_Source excerpt_:

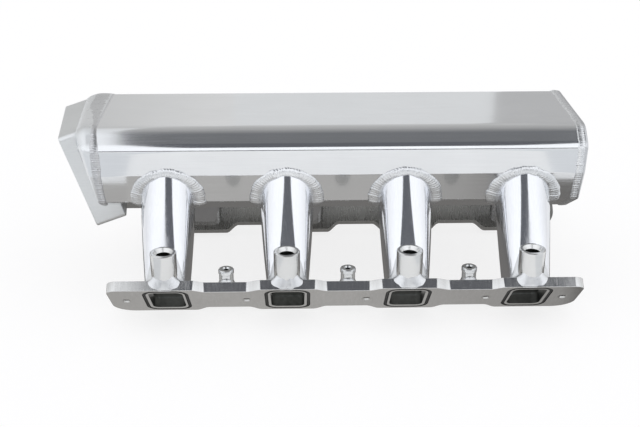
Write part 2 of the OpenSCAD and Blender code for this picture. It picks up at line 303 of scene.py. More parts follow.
def capped_faces(rings, sides):
    """The same with a face across each end."""
    last = rings * sides - 1
    return tube_faces(rings, sides) + [tuple(range(sides)), tuple(range(last, last - sides, -1))]


def refinish(obj, material, picks, matrix):
    """Refinishes the faces for which picks(centre, normal) is true, in mm and in the matrix's frame."""
    back = (Matrix.Scale(MM, 4) @ matrix).inverted()
    turn = matrix.to_3x3().inverted()
    obj.data.materials.append(material)
    for face in obj.data.polygons:
        if picks(back @ face.center, turn @ face.normal):
            face.material_index = len(obj.data.materials) - 1


def lathe(profile, sides, centre, foot):
    """Points and faces of a turned part. profile is [radius, z] from its foot outside, over the top and
    down the bore; foot(radius) gives the z of the first and last rings round the circle."""
    rings = []
    angles = np.linspace(0, 2 * math.pi, sides, endpoint=False)
    for i, (r, z) in enumerate(profile):
        zs = np.full(sides, float(z))
        if i in (0, len(profile) - 1):
            zs = foot(r)
        rings.append(np.column_stack([centre[0] + r * np.cos(angles), centre[1] + r * np.sin(angles), zs]))
    verts = np.concatenate(rings)
    return verts, tube_faces(len(rings), sides, closed_path=True)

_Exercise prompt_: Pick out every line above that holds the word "picks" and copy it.

_In response_:
Write part 2 of the OpenSCAD and Blender code for this picture. It picks up at line 303 of scene.py. More parts follow.
def refinish(obj, material, picks, matrix):
    """Refinishes the faces for which picks(centre, normal) is true, in mm and in the matrix's frame."""
        if picks(back @ face.center, turn @ face.normal):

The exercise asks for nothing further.